Would you quote the material below from its first line through the line containing "frame rests on.", exactly and with both ends included?

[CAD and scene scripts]
....

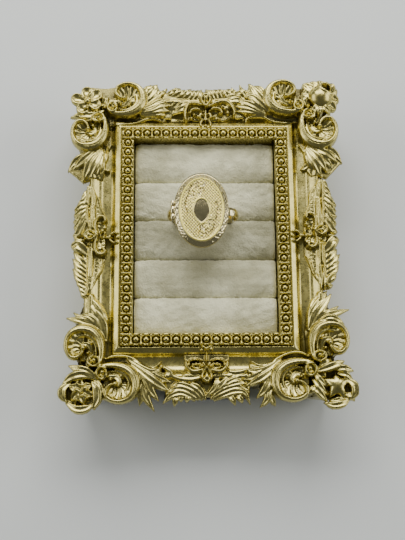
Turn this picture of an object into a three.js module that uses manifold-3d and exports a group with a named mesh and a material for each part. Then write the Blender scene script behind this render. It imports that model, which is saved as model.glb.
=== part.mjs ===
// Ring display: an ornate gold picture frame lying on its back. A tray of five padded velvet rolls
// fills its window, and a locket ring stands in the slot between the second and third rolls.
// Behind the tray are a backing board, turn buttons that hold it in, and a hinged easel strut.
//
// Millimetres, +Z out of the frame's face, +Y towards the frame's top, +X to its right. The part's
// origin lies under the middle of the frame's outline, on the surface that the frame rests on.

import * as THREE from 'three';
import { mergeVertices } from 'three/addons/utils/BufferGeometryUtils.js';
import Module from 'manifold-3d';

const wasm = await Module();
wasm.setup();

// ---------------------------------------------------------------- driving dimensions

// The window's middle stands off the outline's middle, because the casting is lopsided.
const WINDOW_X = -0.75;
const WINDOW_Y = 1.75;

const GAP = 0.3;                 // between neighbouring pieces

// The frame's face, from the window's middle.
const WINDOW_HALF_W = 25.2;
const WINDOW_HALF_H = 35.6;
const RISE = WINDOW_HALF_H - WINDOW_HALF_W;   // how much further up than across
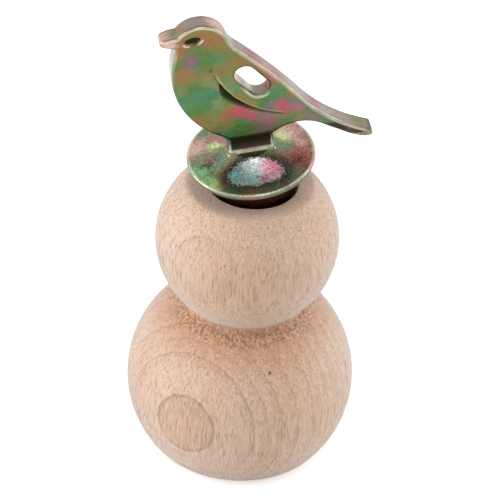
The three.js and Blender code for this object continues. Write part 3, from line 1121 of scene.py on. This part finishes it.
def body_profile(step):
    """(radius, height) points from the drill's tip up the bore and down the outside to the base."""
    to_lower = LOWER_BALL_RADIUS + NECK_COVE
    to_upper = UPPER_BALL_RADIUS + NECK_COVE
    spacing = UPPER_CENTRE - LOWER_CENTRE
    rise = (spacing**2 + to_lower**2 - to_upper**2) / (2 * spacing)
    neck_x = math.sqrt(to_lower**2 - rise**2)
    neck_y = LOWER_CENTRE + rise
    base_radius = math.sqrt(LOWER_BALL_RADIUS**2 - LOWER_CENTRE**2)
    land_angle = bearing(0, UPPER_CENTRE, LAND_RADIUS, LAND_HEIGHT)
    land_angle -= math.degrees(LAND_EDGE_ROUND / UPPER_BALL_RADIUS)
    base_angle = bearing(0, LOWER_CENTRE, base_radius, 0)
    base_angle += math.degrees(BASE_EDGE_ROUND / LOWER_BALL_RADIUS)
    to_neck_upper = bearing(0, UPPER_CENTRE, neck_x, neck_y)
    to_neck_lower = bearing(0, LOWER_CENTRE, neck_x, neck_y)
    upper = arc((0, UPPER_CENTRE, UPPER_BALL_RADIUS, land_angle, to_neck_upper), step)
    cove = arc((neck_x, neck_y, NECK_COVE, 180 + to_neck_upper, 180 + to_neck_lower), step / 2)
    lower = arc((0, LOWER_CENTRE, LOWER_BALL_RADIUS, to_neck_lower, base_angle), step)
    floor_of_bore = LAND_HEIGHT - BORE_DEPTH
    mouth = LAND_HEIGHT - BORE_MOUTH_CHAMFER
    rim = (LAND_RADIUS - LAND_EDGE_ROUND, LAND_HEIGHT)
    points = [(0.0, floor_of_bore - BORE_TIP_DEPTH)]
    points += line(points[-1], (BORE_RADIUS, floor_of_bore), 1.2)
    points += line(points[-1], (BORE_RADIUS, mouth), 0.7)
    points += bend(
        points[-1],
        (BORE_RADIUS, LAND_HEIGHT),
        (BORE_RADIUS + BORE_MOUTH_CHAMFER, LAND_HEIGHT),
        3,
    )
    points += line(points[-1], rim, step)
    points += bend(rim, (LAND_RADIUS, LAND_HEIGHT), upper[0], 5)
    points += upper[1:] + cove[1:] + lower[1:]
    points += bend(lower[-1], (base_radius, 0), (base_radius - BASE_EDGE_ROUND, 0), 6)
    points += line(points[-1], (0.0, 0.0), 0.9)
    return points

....

- Response -
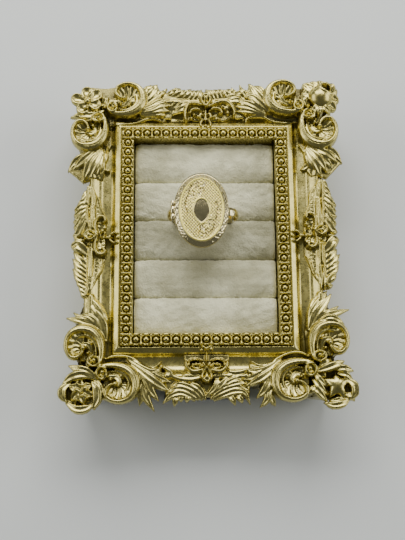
Turn this picture of an object into a three.js module that uses manifold-3d and exports a group with a named mesh and a material for each part. Then write the Blender scene script behind this render. It imports that model, which is saved as model.glb.
=== part.mjs ===
// Ring display: an ornate gold picture frame lying on its back. A tray of five padded velvet rolls
// fills its window, and a locket ring stands in the slot between the second and third rolls.
// Behind the tray are a backing board, turn buttons that hold it in, and a hinged easel strut.
//
// Millimetres, +Z out of the frame's face, +Y towards the frame's top, +X to its right. The part's
// origin lies under the middle of the frame's outline, on the surface that the frame rests on.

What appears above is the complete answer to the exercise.